▶ [What is being asked]: Your task is to restate the data word for word.

▶ [Collected data]:
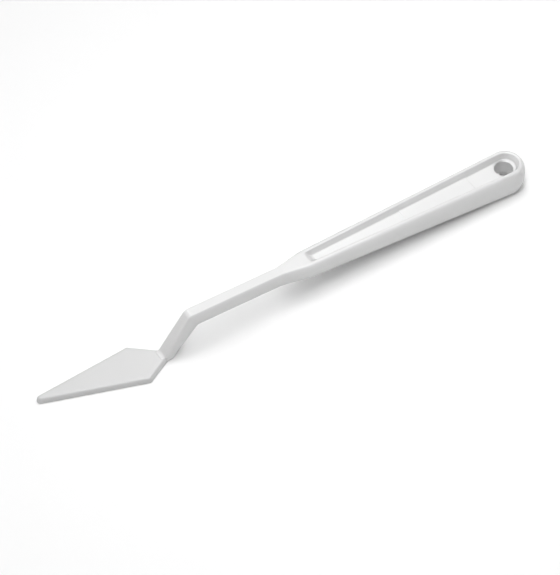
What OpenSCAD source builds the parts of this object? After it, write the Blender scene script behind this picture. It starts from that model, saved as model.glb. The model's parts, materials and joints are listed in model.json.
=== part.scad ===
// Offset palette knife, moulded in one white plastic shot.
// The solids below are the regions of that one moulding: trowel blade, cranked neck,
// square-backed shank and an I-section handle that ends in a hanging eye.
// Units are millimetres. The knife lies as it does on a table: the blade is flat on
// z = 0 and the far end of the handle just touches the table.

/* [Blade] */
// Length from the root line, where the neck stands, to the tip
blade_length = 47.1; // [40:0.1:60]
// Thickness of the flat middle of the blade
blade_thickness = 2.4; // [1.8:0.1:3.2]
// Distance from the centre line to the long straight edge, at its widest corner
straight_edge_offset = 10; // [7:0.1:12]
// Distance from the centre line to the corner of the slanting edge
slant_corner_offset = 7.3; // [5:0.1:10]
// Distance from the centre line to the middle of the tip's rounding
tip_offset = 7.2; // [0:0.1:8.8]
// Distance from the root line forward to the two wide corners
corner_setback = 7.4; // [6:0.1:14]
// Radius of the tip
tip_radius = 1.4; // [1.3:0.1:3]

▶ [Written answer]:
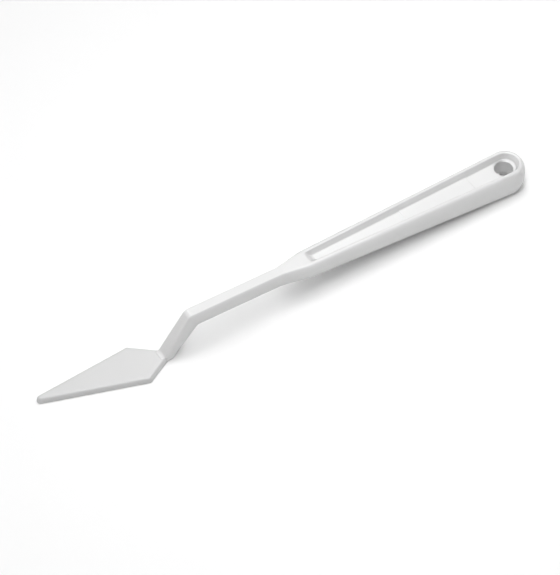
What OpenSCAD source builds the parts of this object? After it, write the Blender scene script behind this picture. It starts from that model, saved as model.glb. The model's parts, materials and joints are listed in model.json.
=== part.scad ===
// Offset palette knife, moulded in one white plastic shot.
// The solids below are the regions of that one moulding: trowel blade, cranked neck,
// square-backed shank and an I-section handle that ends in a hanging eye.
// Units are millimetres. The knife lies as it does on a table: the blade is flat on
// z = 0 and the far end of the handle just touches the table.

/* [Blade] */
// Length from the root line, where the neck stands, to the tip
blade_length = 47.1; // [40:0.1:60]
// Thickness of the flat middle of the blade
blade_thickness = 2.4; // [1.8:0.1:3.2]
// Distance from the centre line to the long straight edge, at its widest corner
straight_edge_offset = 10; // [7:0.1:12]
// Distance from the centre line to the corner of the slanting edge
slant_corner_offset = 7.3; // [5:0.1:10]
// Distance from the centre line to the middle of the tip's rounding
tip_offset = 7.2; // [0:0.1:8.8]
// Distance from the root line forward to the two wide corners
corner_setback = 7.4; // [6:0.1:14]
// Radius of the tip
tip_radius = 1.4; // [1.3:0.1:3]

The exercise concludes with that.